In the appended figures, similar components or features may have the same reference label. Further, various components of the same type may be distinguished by following the reference label by a dash and a second label that distinguishes among the similar components. If just the first reference label is used in the specification, the description is applicable to any one of the similar components having the same first reference label irrespective of the second reference label or other subsequent reference label.

The description set forth herein, in connection with the appended drawings, describes example configurations and does not represent all the examples that may be implemented or that are within the scope of the claims. The term “example” used herein means “serving as an example, instance, or illustration” and not “preferred” or “advantageous over other examples.” The detailed description includes specific details for the purpose of providing an understanding of the described techniques. These techniques, however, may be practiced without these specific details. In some figures, known structures and devices are shown in block diagram form in order to avoid obscuring the concepts of the described examples.

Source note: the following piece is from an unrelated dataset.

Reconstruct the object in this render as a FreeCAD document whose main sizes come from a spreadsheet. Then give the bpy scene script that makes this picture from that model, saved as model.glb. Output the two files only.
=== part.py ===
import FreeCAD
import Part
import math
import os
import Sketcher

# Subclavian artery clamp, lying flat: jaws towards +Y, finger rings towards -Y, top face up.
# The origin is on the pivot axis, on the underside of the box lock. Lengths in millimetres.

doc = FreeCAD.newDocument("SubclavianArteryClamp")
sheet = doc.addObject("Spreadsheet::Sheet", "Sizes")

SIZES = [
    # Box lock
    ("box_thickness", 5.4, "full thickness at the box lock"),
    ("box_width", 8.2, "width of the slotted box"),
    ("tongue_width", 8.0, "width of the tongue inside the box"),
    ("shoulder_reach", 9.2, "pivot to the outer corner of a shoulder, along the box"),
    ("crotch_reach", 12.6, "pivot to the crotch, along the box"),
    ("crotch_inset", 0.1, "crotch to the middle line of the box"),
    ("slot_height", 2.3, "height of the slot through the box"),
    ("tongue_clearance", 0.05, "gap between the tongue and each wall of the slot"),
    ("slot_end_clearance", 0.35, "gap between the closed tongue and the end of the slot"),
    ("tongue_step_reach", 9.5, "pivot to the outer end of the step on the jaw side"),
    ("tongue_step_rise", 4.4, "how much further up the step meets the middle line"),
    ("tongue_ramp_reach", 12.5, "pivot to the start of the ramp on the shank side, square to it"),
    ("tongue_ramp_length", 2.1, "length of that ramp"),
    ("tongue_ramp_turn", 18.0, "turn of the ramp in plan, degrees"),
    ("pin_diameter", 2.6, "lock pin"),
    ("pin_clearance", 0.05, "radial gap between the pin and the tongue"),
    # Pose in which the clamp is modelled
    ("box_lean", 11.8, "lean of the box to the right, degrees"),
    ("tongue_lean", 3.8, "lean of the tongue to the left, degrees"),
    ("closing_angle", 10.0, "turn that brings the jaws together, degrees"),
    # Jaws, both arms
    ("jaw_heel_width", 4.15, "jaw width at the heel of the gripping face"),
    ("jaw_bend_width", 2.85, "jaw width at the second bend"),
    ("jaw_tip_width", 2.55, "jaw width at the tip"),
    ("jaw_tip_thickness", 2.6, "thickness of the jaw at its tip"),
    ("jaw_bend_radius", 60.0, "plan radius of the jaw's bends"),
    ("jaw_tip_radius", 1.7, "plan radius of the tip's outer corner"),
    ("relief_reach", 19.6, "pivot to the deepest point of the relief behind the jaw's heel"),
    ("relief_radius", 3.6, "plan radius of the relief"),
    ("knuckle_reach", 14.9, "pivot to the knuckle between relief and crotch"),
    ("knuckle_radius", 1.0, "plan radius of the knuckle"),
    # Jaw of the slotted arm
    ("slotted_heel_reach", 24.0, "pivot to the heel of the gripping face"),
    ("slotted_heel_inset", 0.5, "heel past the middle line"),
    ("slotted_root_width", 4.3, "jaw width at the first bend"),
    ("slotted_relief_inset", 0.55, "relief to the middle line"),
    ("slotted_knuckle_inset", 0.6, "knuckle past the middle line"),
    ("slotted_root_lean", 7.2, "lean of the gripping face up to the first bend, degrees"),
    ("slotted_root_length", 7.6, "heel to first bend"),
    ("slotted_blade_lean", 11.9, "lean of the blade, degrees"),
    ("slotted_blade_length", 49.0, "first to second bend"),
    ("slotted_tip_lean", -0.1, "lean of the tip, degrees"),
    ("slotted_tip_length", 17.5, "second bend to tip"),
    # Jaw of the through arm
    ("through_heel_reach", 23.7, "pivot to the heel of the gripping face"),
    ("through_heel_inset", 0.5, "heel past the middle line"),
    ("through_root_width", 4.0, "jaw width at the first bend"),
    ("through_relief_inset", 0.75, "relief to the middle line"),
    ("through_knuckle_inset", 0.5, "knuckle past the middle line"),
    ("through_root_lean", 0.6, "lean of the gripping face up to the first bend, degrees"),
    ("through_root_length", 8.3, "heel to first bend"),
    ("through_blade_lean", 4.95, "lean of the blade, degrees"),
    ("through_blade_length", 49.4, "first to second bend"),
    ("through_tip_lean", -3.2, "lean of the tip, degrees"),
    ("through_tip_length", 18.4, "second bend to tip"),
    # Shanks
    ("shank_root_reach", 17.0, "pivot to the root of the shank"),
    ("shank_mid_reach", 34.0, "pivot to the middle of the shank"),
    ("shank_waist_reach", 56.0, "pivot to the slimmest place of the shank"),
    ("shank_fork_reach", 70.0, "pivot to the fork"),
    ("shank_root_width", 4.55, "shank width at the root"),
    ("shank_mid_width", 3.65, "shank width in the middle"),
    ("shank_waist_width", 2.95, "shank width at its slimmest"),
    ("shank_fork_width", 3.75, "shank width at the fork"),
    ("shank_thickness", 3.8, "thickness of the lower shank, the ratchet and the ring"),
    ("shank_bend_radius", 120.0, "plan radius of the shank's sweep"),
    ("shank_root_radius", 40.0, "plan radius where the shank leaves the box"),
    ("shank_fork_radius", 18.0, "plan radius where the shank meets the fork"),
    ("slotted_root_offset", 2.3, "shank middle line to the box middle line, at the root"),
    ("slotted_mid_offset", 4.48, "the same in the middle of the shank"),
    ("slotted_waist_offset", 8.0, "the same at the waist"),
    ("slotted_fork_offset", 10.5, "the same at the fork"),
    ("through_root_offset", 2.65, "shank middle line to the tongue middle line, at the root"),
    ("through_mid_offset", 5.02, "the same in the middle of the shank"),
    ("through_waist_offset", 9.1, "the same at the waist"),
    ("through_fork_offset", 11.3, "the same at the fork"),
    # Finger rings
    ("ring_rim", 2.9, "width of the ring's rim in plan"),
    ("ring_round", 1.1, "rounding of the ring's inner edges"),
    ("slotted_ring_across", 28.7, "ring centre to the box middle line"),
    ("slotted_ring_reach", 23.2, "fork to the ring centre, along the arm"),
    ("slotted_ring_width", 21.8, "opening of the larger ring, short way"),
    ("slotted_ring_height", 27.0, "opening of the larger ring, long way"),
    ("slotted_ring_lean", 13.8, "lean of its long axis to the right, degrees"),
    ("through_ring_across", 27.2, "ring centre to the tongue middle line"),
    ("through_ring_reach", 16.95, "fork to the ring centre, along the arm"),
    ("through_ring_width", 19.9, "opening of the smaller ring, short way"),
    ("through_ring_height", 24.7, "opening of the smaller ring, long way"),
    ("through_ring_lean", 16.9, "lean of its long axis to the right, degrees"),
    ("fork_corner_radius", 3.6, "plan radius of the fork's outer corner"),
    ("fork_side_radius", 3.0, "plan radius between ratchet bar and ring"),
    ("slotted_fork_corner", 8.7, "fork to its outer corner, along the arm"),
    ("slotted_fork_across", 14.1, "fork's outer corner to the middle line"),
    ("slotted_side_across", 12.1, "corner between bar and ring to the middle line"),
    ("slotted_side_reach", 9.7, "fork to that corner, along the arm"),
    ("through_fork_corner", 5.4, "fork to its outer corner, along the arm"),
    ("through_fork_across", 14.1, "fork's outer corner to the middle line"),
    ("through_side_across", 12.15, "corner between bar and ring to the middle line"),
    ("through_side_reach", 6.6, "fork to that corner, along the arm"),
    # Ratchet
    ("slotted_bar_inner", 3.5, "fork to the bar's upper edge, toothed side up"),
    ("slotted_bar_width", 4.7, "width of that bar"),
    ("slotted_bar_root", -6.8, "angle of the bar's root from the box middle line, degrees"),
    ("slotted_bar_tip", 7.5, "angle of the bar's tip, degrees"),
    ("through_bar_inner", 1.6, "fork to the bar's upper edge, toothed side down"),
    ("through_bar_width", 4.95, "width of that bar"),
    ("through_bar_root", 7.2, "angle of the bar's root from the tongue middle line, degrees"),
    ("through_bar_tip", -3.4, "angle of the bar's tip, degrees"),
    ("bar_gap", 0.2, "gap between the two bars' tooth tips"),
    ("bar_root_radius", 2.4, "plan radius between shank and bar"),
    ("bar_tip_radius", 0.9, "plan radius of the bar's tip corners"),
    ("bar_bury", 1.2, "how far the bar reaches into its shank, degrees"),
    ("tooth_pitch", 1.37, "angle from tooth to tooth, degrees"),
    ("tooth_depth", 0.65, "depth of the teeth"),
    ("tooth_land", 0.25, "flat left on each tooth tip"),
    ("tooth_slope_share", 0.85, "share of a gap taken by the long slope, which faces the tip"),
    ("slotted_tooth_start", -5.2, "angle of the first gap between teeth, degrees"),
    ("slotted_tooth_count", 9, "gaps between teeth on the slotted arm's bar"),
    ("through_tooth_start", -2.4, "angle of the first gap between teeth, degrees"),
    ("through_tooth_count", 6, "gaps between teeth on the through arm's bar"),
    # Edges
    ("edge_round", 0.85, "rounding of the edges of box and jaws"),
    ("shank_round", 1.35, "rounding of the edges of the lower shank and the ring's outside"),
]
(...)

The description herein is provided to enable a person having ordinary skill in the art to make or use the disclosure. Various modifications to the disclosure will be apparent to a person having ordinary skill in the art, and the generic principles defined herein may be applied to other variations without departing from the scope of the disclosure. Thus, the disclosure is not limited to the examples and designs described herein but is to be accorded the broadest scope consistent with the principles and novel features disclosed herein.